Athletic Archetypes in Film – From Strategy to Spectacle
Sports culture has long shaped how characters are built in cinema. The athlete’s journey—training, failure, redemption—is now a foundational narrative arc across genres.
Key influences from sport include
- The underdog blueprint – Films frequently borrow the structure of a season: early setbacks, mid-point crisis, final triumph. This mirrors the emotional rhythm of competitive sport
- Team dynamics – Ensemble casts often reflect locker-room hierarchies, the leader, the joker, the strategist, the rookie. These roles are lifted directly from athletic environments
- Physical storytelling – Movement, stamina, and injury are used to express character development. The body becomes a narrative tool, shaped by sport’s emphasis on physicality
These elements have become so embedded in film that even non-sports movies—action thrillers, dramas, comedies—often rely on athletic tropes to drive tension and resolution.
Comedy Recalibrated – How Sports Humor Changed the Game
Happy Gilmore didn’t just make golf funny—it changed how comedy approached sport. Prior to its release, sports humor was often observational or nostalgic. Sandler’s film introduced a new tone: aggressive, absurd, and deeply physical.
What shifted in cinematic comedy
- Slapstick meets sport – Happy’s violent swing, fistfights with Bob Barker, and hockey-infused rage brought slapstick into the realm of athletic performance
- Mocking elitism – The film ridiculed golf’s gatekeeping, using humor to challenge its cultural exclusivity
- Fan culture parody – From hecklers to obsessive commentators, the film exaggerated the quirks of sports fandom, turning them into comedic set pieces
This recalibration influenced a wave of sports comedies that followed—films like Dodgeball, Talladega Nights, and Semi-Pro—each borrowing from the chaotic energy Happy Gilmore introduced.

Sports as Cultural Texture – How Athletic Rituals Shape Cinematic Worlds
Beyond plot, sports culture provides filmmakers with rich visual and emotional texture. Rituals like warm-ups, locker-room speeches, and post-game interviews have become cinematic shorthand for tension, camaraderie, and transformation.
Examples of this influence include
- Training montages – Popularized by Rocky, these sequences are now ubiquitous, even in films unrelated to sport. They symbolize discipline, growth, and emotional stakes
- Crowd dynamics – The roar of fans, the silence before a penalty, the eruption after a win—these moments are borrowed from stadiums and repurposed for dramatic effect
- Uniforms and identity – Jerseys, gear, and team colors are used to signal allegiance, hierarchy, and personal evolution
These elements, rooted in real-world sport, give films a visceral authenticity—even when the story is fictional or fantastical.

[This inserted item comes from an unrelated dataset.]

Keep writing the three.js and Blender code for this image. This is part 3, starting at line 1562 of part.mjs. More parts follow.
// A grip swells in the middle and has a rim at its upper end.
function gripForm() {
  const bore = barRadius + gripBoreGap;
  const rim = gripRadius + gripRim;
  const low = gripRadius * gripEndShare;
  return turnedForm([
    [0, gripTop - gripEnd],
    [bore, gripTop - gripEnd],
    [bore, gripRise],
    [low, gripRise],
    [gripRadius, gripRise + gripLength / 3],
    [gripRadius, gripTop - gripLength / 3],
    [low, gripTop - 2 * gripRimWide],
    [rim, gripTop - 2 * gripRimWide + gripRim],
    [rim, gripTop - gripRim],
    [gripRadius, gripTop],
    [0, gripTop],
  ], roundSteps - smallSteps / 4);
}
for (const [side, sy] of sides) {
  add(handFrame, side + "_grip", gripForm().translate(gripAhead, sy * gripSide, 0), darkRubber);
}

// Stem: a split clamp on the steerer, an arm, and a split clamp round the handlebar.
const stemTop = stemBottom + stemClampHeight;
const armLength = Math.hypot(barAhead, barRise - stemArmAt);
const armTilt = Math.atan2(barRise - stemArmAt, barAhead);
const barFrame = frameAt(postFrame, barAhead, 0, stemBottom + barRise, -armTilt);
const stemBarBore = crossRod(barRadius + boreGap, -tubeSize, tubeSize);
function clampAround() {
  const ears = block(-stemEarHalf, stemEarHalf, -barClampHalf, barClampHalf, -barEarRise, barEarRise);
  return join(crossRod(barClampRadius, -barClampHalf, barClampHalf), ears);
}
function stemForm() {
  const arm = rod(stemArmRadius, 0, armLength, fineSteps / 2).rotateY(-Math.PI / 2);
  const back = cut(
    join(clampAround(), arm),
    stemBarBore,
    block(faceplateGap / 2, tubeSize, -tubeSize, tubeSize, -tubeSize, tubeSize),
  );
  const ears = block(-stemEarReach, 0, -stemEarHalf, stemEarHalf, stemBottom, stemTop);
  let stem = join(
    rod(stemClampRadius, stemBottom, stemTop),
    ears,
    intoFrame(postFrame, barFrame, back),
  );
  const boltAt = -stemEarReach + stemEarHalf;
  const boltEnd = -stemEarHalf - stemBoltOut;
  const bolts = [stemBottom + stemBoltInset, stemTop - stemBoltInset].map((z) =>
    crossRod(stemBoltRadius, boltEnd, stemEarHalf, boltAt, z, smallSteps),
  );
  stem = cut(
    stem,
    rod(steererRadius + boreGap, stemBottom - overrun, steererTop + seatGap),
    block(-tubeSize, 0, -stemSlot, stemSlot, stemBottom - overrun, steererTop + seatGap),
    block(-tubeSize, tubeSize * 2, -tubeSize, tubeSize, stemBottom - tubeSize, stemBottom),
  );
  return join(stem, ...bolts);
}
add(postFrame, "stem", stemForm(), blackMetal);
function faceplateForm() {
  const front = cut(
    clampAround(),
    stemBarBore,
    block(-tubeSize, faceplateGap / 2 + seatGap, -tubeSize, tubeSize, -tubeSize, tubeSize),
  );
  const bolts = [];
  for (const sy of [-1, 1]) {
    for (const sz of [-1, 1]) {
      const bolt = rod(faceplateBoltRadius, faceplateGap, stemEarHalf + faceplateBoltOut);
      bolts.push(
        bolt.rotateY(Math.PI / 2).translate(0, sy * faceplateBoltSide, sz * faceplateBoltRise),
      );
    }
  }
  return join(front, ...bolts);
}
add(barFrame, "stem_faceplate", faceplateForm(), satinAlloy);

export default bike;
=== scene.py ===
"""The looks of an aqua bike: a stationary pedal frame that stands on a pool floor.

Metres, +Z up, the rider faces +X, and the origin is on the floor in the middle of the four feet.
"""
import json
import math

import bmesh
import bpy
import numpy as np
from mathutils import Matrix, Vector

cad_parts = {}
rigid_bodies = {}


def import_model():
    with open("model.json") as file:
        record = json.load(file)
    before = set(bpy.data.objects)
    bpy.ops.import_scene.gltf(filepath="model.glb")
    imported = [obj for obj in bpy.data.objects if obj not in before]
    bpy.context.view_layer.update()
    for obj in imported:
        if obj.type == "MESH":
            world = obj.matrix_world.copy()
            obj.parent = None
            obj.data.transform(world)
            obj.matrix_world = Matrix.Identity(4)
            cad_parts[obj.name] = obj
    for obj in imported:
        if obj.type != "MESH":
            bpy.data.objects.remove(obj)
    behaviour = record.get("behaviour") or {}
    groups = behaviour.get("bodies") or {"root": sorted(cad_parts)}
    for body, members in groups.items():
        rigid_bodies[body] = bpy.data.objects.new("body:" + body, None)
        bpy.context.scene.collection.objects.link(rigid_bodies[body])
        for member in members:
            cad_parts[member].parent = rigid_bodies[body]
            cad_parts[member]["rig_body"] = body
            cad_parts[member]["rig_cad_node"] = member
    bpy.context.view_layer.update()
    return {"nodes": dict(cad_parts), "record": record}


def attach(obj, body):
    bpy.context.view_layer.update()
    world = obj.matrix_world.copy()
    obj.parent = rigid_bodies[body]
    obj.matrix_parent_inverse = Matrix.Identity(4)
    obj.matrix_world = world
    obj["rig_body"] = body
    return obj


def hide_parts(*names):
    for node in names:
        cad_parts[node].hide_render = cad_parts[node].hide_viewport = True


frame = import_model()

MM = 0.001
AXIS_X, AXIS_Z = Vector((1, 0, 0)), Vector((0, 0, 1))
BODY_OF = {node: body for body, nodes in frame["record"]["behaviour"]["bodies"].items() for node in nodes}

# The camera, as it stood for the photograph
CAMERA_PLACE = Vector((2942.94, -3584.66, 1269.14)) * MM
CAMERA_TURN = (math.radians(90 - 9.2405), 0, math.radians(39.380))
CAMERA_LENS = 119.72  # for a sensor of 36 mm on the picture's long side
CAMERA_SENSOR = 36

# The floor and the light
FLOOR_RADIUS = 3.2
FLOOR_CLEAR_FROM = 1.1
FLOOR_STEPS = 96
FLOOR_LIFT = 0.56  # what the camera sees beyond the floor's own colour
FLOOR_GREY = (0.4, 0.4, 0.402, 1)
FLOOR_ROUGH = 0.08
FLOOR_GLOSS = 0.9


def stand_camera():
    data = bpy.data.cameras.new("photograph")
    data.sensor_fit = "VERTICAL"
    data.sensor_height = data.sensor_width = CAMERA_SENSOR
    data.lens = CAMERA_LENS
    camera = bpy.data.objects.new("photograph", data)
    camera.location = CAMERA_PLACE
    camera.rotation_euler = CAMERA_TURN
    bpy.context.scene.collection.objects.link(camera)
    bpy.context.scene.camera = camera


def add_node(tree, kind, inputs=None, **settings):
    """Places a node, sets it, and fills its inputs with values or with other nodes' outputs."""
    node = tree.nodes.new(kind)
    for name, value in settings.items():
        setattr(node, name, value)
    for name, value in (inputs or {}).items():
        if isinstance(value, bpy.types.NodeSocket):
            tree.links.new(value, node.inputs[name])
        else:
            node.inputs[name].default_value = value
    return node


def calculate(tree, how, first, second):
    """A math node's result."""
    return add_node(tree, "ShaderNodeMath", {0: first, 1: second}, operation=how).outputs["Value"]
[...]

The Athlete’s Persona – How Real Sports Figures Influence Character Design
Even when athletes aren’t cast in films, their personas shape how characters are written. The swagger of a boxer, the stoicism of a tennis player, the flamboyance of a basketball star—these traits inform cinematic archetypes.
Influence includes
- Michael Jordan’s competitive aura – His intensity and leadership style have inspired countless fictional protagonists, from animated heroes to action leads
- Shaquille O’Neal’s charisma – His blend of humor and dominance has shaped comedic sidekicks and gentle giants across genres
- Serena Williams’ resilience – Her public battles and triumphs have influenced portrayals of female strength and grace in drama and biopic formats
These personas become templates—used by writers and directors to craft characters that feel grounded, aspirational, and emotionally resonant.

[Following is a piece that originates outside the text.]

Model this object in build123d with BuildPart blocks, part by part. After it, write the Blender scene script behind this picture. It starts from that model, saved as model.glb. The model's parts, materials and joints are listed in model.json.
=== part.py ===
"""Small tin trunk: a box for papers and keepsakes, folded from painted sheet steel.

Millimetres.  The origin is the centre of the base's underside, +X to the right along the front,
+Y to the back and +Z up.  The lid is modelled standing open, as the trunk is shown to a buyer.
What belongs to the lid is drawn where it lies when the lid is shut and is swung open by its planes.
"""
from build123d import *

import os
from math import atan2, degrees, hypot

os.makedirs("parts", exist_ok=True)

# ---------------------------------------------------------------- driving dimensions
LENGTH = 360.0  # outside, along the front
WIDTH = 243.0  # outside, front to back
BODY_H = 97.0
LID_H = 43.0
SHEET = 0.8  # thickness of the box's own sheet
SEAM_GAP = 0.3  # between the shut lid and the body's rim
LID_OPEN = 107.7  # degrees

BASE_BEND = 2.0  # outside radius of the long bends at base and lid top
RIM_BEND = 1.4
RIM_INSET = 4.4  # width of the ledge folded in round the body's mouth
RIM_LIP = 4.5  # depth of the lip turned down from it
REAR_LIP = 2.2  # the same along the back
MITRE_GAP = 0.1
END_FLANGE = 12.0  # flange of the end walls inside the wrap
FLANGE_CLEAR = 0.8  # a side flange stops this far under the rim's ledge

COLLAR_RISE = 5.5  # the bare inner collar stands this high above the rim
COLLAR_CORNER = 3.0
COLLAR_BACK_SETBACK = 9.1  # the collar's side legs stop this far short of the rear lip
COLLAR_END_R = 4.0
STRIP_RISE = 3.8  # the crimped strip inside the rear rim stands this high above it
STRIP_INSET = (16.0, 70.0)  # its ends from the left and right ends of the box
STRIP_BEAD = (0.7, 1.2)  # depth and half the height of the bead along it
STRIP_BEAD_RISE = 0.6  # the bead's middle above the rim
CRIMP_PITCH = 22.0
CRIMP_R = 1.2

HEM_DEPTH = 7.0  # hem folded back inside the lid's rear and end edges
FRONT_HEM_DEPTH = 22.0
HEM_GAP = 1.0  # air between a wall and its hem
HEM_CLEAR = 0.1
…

Gender Representation Reversed – Why Sports Culture Still Skews Male in Film
Despite progress in women’s sport, cinema continues to reflect a male-dominated athletic culture. The influence of sport on film has largely centered on male archetypes, male narratives, and male-led stories.
Why does this persist
- Historical bias in sports media – Men’s sports have long received more coverage, shaping public familiarity and cinematic adaptation
- Commercial assumptions – Studios often believe male-led sports films will perform better globally, reinforcing casting and funding decisions
- Narrative inertia – The classic sports film arc—gritty rise, brutal fall, heroic comeback—has been built around masculine ideals of strength and stoicism
What’s changing
Films like Battle of the Sexes, King Richard, and Bend It Like Beckham have begun to shift the narrative. But the influence of male-dominated sports culture still shapes the majority of cinematic output, from character design to thematic focus.
The Language of Competition – How Sports Dialogue Shapes Screenwriting
Sports culture has its own lexicon—trash talk, motivational slogans, tactical jargon. This language has seeped into screenwriting, influencing how characters speak, argue, and inspire.

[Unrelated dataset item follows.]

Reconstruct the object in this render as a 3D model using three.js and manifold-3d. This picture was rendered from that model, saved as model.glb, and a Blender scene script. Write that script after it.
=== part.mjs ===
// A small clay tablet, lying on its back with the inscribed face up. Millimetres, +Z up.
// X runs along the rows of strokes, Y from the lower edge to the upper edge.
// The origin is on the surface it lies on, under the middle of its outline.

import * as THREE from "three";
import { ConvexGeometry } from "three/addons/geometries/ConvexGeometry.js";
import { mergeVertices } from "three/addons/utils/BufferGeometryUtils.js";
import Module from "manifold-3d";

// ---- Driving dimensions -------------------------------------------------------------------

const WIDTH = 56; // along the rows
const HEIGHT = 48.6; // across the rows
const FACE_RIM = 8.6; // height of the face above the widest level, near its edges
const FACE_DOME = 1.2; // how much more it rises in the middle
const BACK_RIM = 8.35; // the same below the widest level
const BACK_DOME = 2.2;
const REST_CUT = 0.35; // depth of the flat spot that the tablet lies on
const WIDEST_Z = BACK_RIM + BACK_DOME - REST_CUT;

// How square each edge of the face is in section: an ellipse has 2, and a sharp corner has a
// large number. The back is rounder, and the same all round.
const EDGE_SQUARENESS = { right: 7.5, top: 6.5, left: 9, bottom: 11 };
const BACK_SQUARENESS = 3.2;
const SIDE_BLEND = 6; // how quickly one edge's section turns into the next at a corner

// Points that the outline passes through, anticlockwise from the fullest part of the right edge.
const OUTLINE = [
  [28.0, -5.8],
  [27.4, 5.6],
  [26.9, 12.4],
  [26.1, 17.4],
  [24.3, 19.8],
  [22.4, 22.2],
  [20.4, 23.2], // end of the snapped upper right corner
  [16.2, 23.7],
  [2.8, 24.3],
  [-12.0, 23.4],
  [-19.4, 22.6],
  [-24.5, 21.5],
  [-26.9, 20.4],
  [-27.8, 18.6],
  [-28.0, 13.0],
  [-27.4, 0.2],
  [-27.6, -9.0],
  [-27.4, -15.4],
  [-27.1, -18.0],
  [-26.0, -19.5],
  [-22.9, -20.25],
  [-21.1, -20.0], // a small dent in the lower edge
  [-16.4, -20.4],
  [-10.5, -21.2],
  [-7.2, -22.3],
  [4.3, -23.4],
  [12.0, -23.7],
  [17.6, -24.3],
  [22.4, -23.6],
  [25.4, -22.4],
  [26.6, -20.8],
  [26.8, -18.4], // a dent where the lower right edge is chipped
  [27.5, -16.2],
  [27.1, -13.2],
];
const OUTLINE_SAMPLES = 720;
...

Common cinematic borrowings include
- “Leave it all on the field” – Used in dramas and thrillers to signal emotional commitment
- “One game at a time” – Adopted in stories about patience, strategy, or recovery
- “Play through the pain” – A metaphor for resilience, often applied to non-sporting contexts
These phrases, born in locker rooms and press conferences, now serve as emotional shorthand across genres.

Sports Culture and Cinematic Structure – The Game as Narrative Blueprint
Many films now mirror the structure of a sporting event—opening tension, rising action, climactic showdown, and post-game reflection. This format offers a familiar rhythm that audiences intuitively understand.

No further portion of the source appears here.